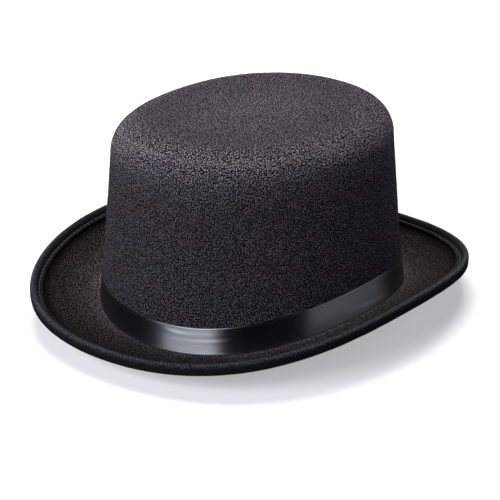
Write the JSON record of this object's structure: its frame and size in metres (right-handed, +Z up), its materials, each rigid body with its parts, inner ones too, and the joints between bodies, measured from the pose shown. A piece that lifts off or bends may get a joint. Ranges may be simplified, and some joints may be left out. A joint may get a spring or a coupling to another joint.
{
  "type": "top hat",
  "caption": "Low felt top hat with a dished oval brim, bound and wired edge, satin ribbon, and a lined crown with a sweatband.",
  "frame": {"origin": "middle of the bounding box, on the surface that the hat stands on", "axes": "+Z up through the crown's tip, -Y to the front of the brim, +X to the wearer's left"},
  "size_m": [0.2566, 0.3016, 0.1317],
  "materials": {
    "crown_felt": "matt pressed felt, fine grey speckle",
    "brim_felt": "matt pressed felt, finer and browner than the crown",
    "binding_tape": "matt ribbed tape",
    "ribbon_satin": "glossy satin",
    "thread": "matt twisted thread",
    "brim_wire": "drawn wire",
    "wire_joiner": "plain tube",
    "crown_form": "moulded, matt",
    "lining_satin": "soft satin",
    "sweatband": "matt ribbed cotton",
    "size_tab": "blank woven tab"
  },
  "bodies": {
    "root": {"crown_felt": "crown_felt", "crown_form": "crown_form", "side_lining": "lining_satin", "tip_lining": "lining_satin", "brim_felt": "brim_felt", "brim_wire": "brim_wire", "wire_joiner": "wire_joiner", "edge_binding": "binding_tape", "binding_stitches": "thread", "hat_band": "ribbon_satin", "band_keeper": "ribbon_satin", "keeper_stitches": "thread", "headline_stitches": "thread", "sweatband": "sweatband", "sweatband_reed": "sweatband", "sweatband_stitches": "thread", "sweatband_bow": "ribbon_satin", "size_tab": "size_tab"}
  },
  "joints": []
}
------------------------------------------------------------
TASK PROMPT
Output the complete data exactly as written.

WORKED SOLUTION
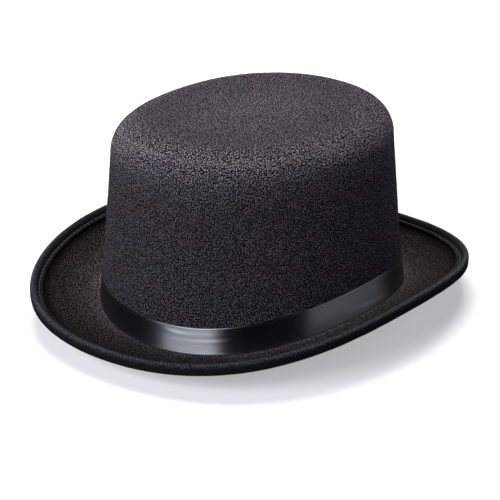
Write the JSON record of this object's structure: its frame and size in metres (right-handed, +Z up), its materials, each rigid body with its parts, inner ones too, and the joints between bodies, measured from the pose shown. A piece that lifts off or bends may get a joint. Ranges may be simplified, and some joints may be left out. A joint may get a spring or a coupling to another joint.
{
  "type": "top hat",
  "caption": "Low felt top hat with a dished oval brim, bound and wired edge, satin ribbon, and a lined crown with a sweatband.",
  "frame": {"origin": "middle of the bounding box, on the surface that the hat stands on", "axes": "+Z up through the crown's tip, -Y to the front of the brim, +X to the wearer's left"},
  "size_m": [0.2566, 0.3016, 0.1317],
  "materials": {
    "crown_felt": "matt pressed felt, fine grey speckle",
    "brim_felt": "matt pressed felt, finer and browner than the crown",
    "binding_tape": "matt ribbed tape",
    "ribbon_satin": "glossy satin",
    "thread": "matt twisted thread",
    "brim_wire": "drawn wire",
    "wire_joiner": "plain tube",
    "crown_form": "moulded, matt",
    "lining_satin": "soft satin",
    "sweatband": "matt ribbed cotton",
    "size_tab": "blank woven tab"
  },
  "bodies": {
    "root": {"crown_felt": "crown_felt", "crown_form": "crown_form", "side_lining": "lining_satin", "tip_lining": "lining_satin", "brim_felt": "brim_felt", "brim_wire": "brim_wire", "wire_joiner": "wire_joiner", "edge_binding": "binding_tape", "binding_stitches": "thread", "hat_band": "ribbon_satin", "band_keeper": "ribbon_satin", "keeper_stitches": "thread", "headline_stitches": "thread", "sweatband": "sweatband", "sweatband_reed": "sweatband", "sweatband_stitches": "thread", "sweatband_bow": "ribbon_satin", "size_tab": "size_tab"}
  },
  "joints": []
}